§ **STATED PROBLEM**
Repeat the whole listing exactly as written.

--

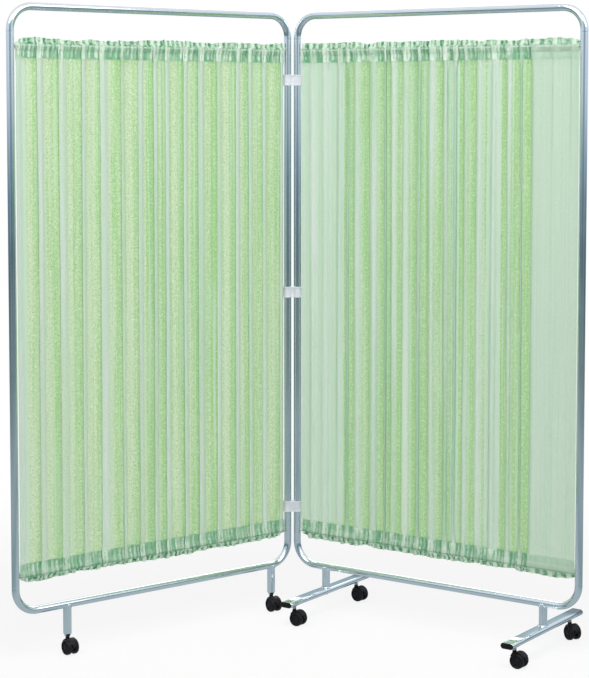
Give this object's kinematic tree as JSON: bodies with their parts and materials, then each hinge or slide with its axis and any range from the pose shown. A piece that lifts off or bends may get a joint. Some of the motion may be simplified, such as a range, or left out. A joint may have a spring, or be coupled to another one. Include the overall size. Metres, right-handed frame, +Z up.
{
  "type": "ward privacy screen",
  "caption": "Folding ward privacy screen: hinged tube frames with gathered curtains on rods, standing on posts and cross feet with swivel casters.",
  "frame": {"origin": "at floor level, under the middle of the whole screen's bounding box", "axes": "+Z up, +X to the viewer's right, +Y away from the viewer, towards the hinge"},
  "size_m": [1.5026, 0.7446, 1.682],
  "materials": {
    "chrome_tube": "bright plated tube",
    "zinc_steel": "zinc plated",
    "white_plastic": "moulded, semi-gloss",
    "black_plastic": "moulded, satin",
    "green_voile": "sheer gathered cloth with a small mottled pattern"
  },
  "bodies": {
    "hinge_clips": {"top_clip": "white_plastic", "middle_clip": "white_plastic", "bottom_clip": "white_plastic"},
    "right_panel": {"right_frame_tube": "chrome_tube", "right_top_rod": "zinc_steel", "right_bottom_rod": "zinc_steel", "right_curtain": "green_voile", "right_inner_post": "chrome_tube", "right_outer_post": "chrome_tube", "inner_foot": "chrome_tube", "outer_foot": "chrome_tube", "inner_foot_bolt": "zinc_steel", "outer_foot_bolt": "zinc_steel", "inner_foot_front_cap": "black_plastic", "inner_foot_rear_cap": "black_plastic", "outer_foot_front_cap": "black_plastic", "outer_foot_rear_cap": "black_plastic", "inner_front_caster_holder": "zinc_steel", "inner_front_caster_stem": "zinc_steel", "inner_rear_caster_holder": "zinc_steel", "inner_rear_caster_stem": "zinc_steel", "outer_front_caster_holder": "zinc_steel", "outer_front_caster_stem": "zinc_steel", "outer_rear_caster_holder": "zinc_steel", "outer_rear_caster_stem": "zinc_steel"},
    "left_panel": {"left_frame_tube": "chrome_tube", "left_top_rod": "zinc_steel", "left_bottom_rod": "zinc_steel", "left_curtain": "green_voile", "left_inner_post": "chrome_tube", "left_outer_post": "chrome_tube", "left_inner_caster_holder": "black_plastic", "left_inner_caster_stem": "zinc_steel", "left_outer_caster_holder": "black_plastic", "left_outer_caster_stem": "zinc_steel"},
    "left_inner_caster": {"left_inner_caster_housing": "black_plastic"},
    "left_inner_wheels": {"left_inner_caster_axle": "zinc_steel", "left_inner_caster_wheel_a": "black_plastic", "left_inner_caster_wheel_b": "black_plastic"},
    "left_outer_caster": {"left_outer_caster_housing": "black_plastic"},
    "left_outer_wheels": {"left_outer_caster_axle": "zinc_steel", "left_outer_caster_wheel_a": "black_plastic", "left_outer_caster_wheel_b": "black_plastic"},
    "inner_front_caster": {"inner_front_caster_housing": "black_plastic"},
    "inner_front_wheels": {"inner_front_caster_axle": "zinc_steel", "inner_front_caster_wheel_a": "black_plastic", "inner_front_caster_wheel_b": "black_plastic"},
    "inner_rear_caster": {"inner_rear_caster_housing": "black_plastic"},
    "inner_rear_wheels": {"inner_rear_caster_axle": "zinc_steel", "inner_rear_caster_wheel_a": "black_plastic", "inner_rear_caster_wheel_b": "black_plastic"},
    "outer_front_caster": {"outer_front_caster_housing": "black_plastic"},
    "outer_front_wheels": {"outer_front_caster_axle": "zinc_steel", "outer_front_caster_wheel_a": "black_plastic", "outer_front_caster_wheel_b": "black_plastic"},
    "outer_rear_caster": {"outer_rear_caster_housing": "black_plastic"},
    "outer_rear_wheels": {"outer_rear_caster_axle": "zinc_steel", "outer_rear_caster_wheel_a": "black_plastic", "outer_rear_caster_wheel_b": "black_plastic"}
  },
  "joints": [
    {"name": "right_panel_turn", "type": "hinge", "parent": "hinge_clips", "child": "right_panel", "pos_m": [-0.00703, 0.26098, 0.9], "axis": [0, 0, -1], "range_deg": [-126.5, 53.5]},
    {"name": "left_panel_turn", "type": "hinge", "parent": "hinge_clips", "child": "left_panel", "pos_m": [-0.03403, 0.26098, 0.9], "axis": [0, 0, 1], "range_deg": [-126.5, 53.5]},
    {"name": "left_inner_swivel", "type": "hinge", "parent": "left_panel", "child": "left_inner_caster", "pos_m": [-0.08226, 0.22529, 0.036], "axis": [0, 0, 1], "continuous": true},
    {"name": "left_inner_roll", "type": "hinge", "parent": "left_inner_caster", "child": "left_inner_wheels", "pos_m": [-0.07511, 0.21384, 0.02], "axis": [0.848, 0.5299, 0], "continuous": true},
    {"name": "left_outer_swivel", "type": "hinge", "parent": "left_panel", "child": "left_outer_caster", "pos_m": [-0.61924, -0.17205, 0.036], "axis": [0, 0, 1], "continuous": true},
    {"name": "left_outer_roll", "type": "hinge", "parent": "left_outer_caster", "child": "left_outer_wheels", "pos_m": [-0.6113, -0.18297, 0.02], "axis": [0.809, 0.5878, 0], "continuous": true},
    {"name": "inner_front_swivel", "type": "hinge", "parent": "right_panel", "child": "inner_front_caster", "pos_m": [-0.02064, 0.07699, 0.036], "axis": [0, 0, 1], "continuous": true},
    {"name": "inner_front_roll", "type": "hinge", "parent": "inner_front_caster", "child": "inner_front_wheels", "pos_m": [-0.01, 0.06868, 0.02], "axis": [0.6157, 0.788, 0], "continuous": true},
    {"name": "inner_rear_swivel", "type": "hinge", "parent": "right_panel", "child": "inner_rear_caster", "pos_m": [0.16494, 0.32779, 0.036], "axis": [0, 0, 1], "continuous": true},
    {"name": "inner_rear_roll", "type": "hinge", "parent": "inner_rear_caster", "child": "inner_rear_wheels", "pos_m": [0.17466, 0.31841, 0.02], "axis": [0.6947, 0.7193, 0], "continuous": true},
    {"name": "outer_front_swivel", "type": "hinge", "parent": "right_panel", "child": "outer_front_caster", "pos_m": [0.52638, -0.32779, 0.036], "axis": [0, 0, 1], "continuous": true},
    {"name": "outer_front_roll", "type": "hinge", "parent": "outer_front_caster", "child": "outer_front_wheels", "pos_m": [0.53688, -0.33629, 0.02], "axis": [0.6293, 0.7771, 0], "continuous": true},
    {"name": "outer_rear_swivel", "type": "hinge", "parent": "right_panel", "child": "outer_rear_caster", "pos_m": [0.71197, -0.07699, 0.036], "axis": [0, 0, 1], "continuous": true},
    {"name": "outer_rear_roll", "type": "hinge", "parent": "outer_rear_caster", "child": "outer_rear_wheels", "pos_m": [0.71724, -0.08941, 0.02], "axis": [0.9205, 0.3907, 0], "continuous": true}
  ]
}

--

§ **WRITTEN REPLY**
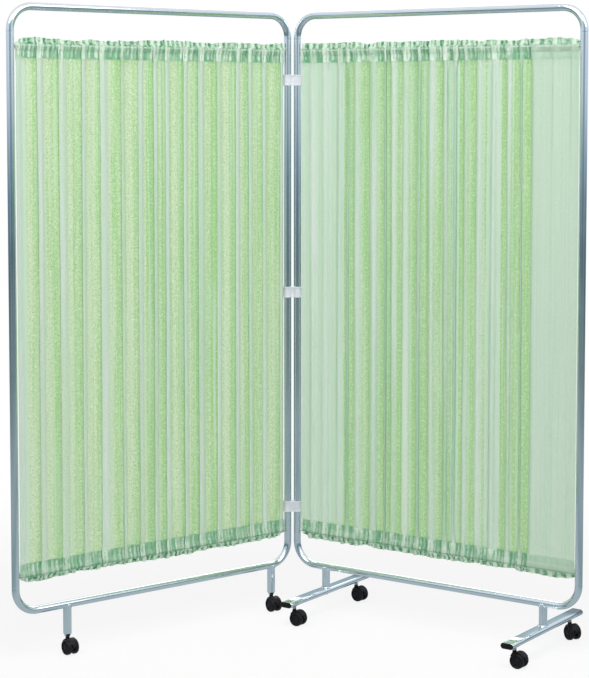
Give this object's kinematic tree as JSON: bodies with their parts and materials, then each hinge or slide with its axis and any range from the pose shown. A piece that lifts off or bends may get a joint. Some of the motion may be simplified, such as a range, or left out. A joint may have a spring, or be coupled to another one. Include the overall size. Metres, right-handed frame, +Z up.
{
  "type": "ward privacy screen",
  "caption": "Folding ward privacy screen: hinged tube frames with gathered curtains on rods, standing on posts and cross feet with swivel casters.",
  "frame": {"origin": "at floor level, under the middle of the whole screen's bounding box", "axes": "+Z up, +X to the viewer's right, +Y away from the viewer, towards the hinge"},
  "size_m": [1.5026, 0.7446, 1.682],
  "materials": {
    "chrome_tube": "bright plated tube",
    "zinc_steel": "zinc plated",
    "white_plastic": "moulded, semi-gloss",
    "black_plastic": "moulded, satin",
    "green_voile": "sheer gathered cloth with a small mottled pattern"
  },
  "bodies": {
    "hinge_clips": {"top_clip": "white_plastic", "middle_clip": "white_plastic", "bottom_clip": "white_plastic"},
    "right_panel": {"right_frame_tube": "chrome_tube", "right_top_rod": "zinc_steel", "right_bottom_rod": "zinc_steel", "right_curtain": "green_voile", "right_inner_post": "chrome_tube", "right_outer_post": "chrome_tube", "inner_foot": "chrome_tube", "outer_foot": "chrome_tube", "inner_foot_bolt": "zinc_steel", "outer_foot_bolt": "zinc_steel", "inner_foot_front_cap": "black_plastic", "inner_foot_rear_cap": "black_plastic", "outer_foot_front_cap": "black_plastic", "outer_foot_rear_cap": "black_plastic", "inner_front_caster_holder": "zinc_steel", "inner_front_caster_stem": "zinc_steel", "inner_rear_caster_holder": "zinc_steel", "inner_rear_caster_stem": "zinc_steel", "outer_front_caster_holder": "zinc_steel", "outer_front_caster_stem": "zinc_steel", "outer_rear_caster_holder": "zinc_steel", "outer_rear_caster_stem": "zinc_steel"},
    "left_panel": {"left_frame_tube": "chrome_tube", "left_top_rod": "zinc_steel", "left_bottom_rod": "zinc_steel", "left_curtain": "green_voile", "left_inner_post": "chrome_tube", "left_outer_post": "chrome_tube", "left_inner_caster_holder": "black_plastic", "left_inner_caster_stem": "zinc_steel", "left_outer_caster_holder": "black_plastic", "left_outer_caster_stem": "zinc_steel"},
    "left_inner_caster": {"left_inner_caster_housing": "black_plastic"},
    "left_inner_wheels": {"left_inner_caster_axle": "zinc_steel", "left_inner_caster_wheel_a": "black_plastic", "left_inner_caster_wheel_b": "black_plastic"},
    "left_outer_caster": {"left_outer_caster_housing": "black_plastic"},
    "left_outer_wheels": {"left_outer_caster_axle": "zinc_steel", "left_outer_caster_wheel_a": "black_plastic", "left_outer_caster_wheel_b": "black_plastic"},
    "inner_front_caster": {"inner_front_caster_housing": "black_plastic"},
    "inner_front_wheels": {"inner_front_caster_axle": "zinc_steel", "inner_front_caster_wheel_a": "black_plastic", "inner_front_caster_wheel_b": "black_plastic"},
    "inner_rear_caster": {"inner_rear_caster_housing": "black_plastic"},
    "inner_rear_wheels": {"inner_rear_caster_axle": "zinc_steel", "inner_rear_caster_wheel_a": "black_plastic", "inner_rear_caster_wheel_b": "black_plastic"},
    "outer_front_caster": {"outer_front_caster_housing": "black_plastic"},
    "outer_front_wheels": {"outer_front_caster_axle": "zinc_steel", "outer_front_caster_wheel_a": "black_plastic", "outer_front_caster_wheel_b": "black_plastic"},
    "outer_rear_caster": {"outer_rear_caster_housing": "black_plastic"},
    "outer_rear_wheels": {"outer_rear_caster_axle": "zinc_steel", "outer_rear_caster_wheel_a": "black_plastic", "outer_rear_caster_wheel_b": "black_plastic"}
  },
  "joints": [
    {"name": "right_panel_turn", "type": "hinge", "parent": "hinge_clips", "child": "right_panel", "pos_m": [-0.00703, 0.26098, 0.9], "axis": [0, 0, -1], "range_deg": [-126.5, 53.5]},
    {"name": "left_panel_turn", "type": "hinge", "parent": "hinge_clips", "child": "left_panel", "pos_m": [-0.03403, 0.26098, 0.9], "axis": [0, 0, 1], "range_deg": [-126.5, 53.5]},
    {"name": "left_inner_swivel", "type": "hinge", "parent": "left_panel", "child": "left_inner_caster", "pos_m": [-0.08226, 0.22529, 0.036], "axis": [0, 0, 1], "continuous": true},
    {"name": "left_inner_roll", "type": "hinge", "parent": "left_inner_caster", "child": "left_inner_wheels", "pos_m": [-0.07511, 0.21384, 0.02], "axis": [0.848, 0.5299, 0], "continuous": true},
    {"name": "left_outer_swivel", "type": "hinge", "parent": "left_panel", "child": "left_outer_caster", "pos_m": [-0.61924, -0.17205, 0.036], "axis": [0, 0, 1], "continuous": true},
    {"name": "left_outer_roll", "type": "hinge", "parent": "left_outer_caster", "child": "left_outer_wheels", "pos_m": [-0.6113, -0.18297, 0.02], "axis": [0.809, 0.5878, 0], "continuous": true},
    {"name": "inner_front_swivel", "type": "hinge", "parent": "right_panel", "child": "inner_front_caster", "pos_m": [-0.02064, 0.07699, 0.036], "axis": [0, 0, 1], "continuous": true},
    {"name": "inner_front_roll", "type": "hinge", "parent": "inner_front_caster", "child": "inner_front_wheels", "pos_m": [-0.01, 0.06868, 0.02], "axis": [0.6157, 0.788, 0], "continuous": true},
    {"name": "inner_rear_swivel", "type": "hinge", "parent": "right_panel", "child": "inner_rear_caster", "pos_m": [0.16494, 0.32779, 0.036], "axis": [0, 0, 1], "continuous": true},
    {"name": "inner_rear_roll", "type": "hinge", "parent": "inner_rear_caster", "child": "inner_rear_wheels", "pos_m": [0.17466, 0.31841, 0.02], "axis": [0.6947, 0.7193, 0], "continuous": true},
    {"name": "outer_front_swivel", "type": "hinge", "parent": "right_panel", "child": "outer_front_caster", "pos_m": [0.52638, -0.32779, 0.036], "axis": [0, 0, 1], "continuous": true},
    {"name": "outer_front_roll", "type": "hinge", "parent": "outer_front_caster", "child": "outer_front_wheels", "pos_m": [0.53688, -0.33629, 0.02], "axis": [0.6293, 0.7771, 0], "continuous": true},
    {"name": "outer_rear_swivel", "type": "hinge", "parent": "right_panel", "child": "outer_rear_caster", "pos_m": [0.71197, -0.07699, 0.036], "axis": [0, 0, 1], "continuous": true},
    {"name": "outer_rear_roll", "type": "hinge", "parent": "outer_rear_caster", "child": "outer_rear_wheels", "pos_m": [0.71724, -0.08941, 0.02], "axis": [0.9205, 0.3907, 0], "continuous": true}
  ]
}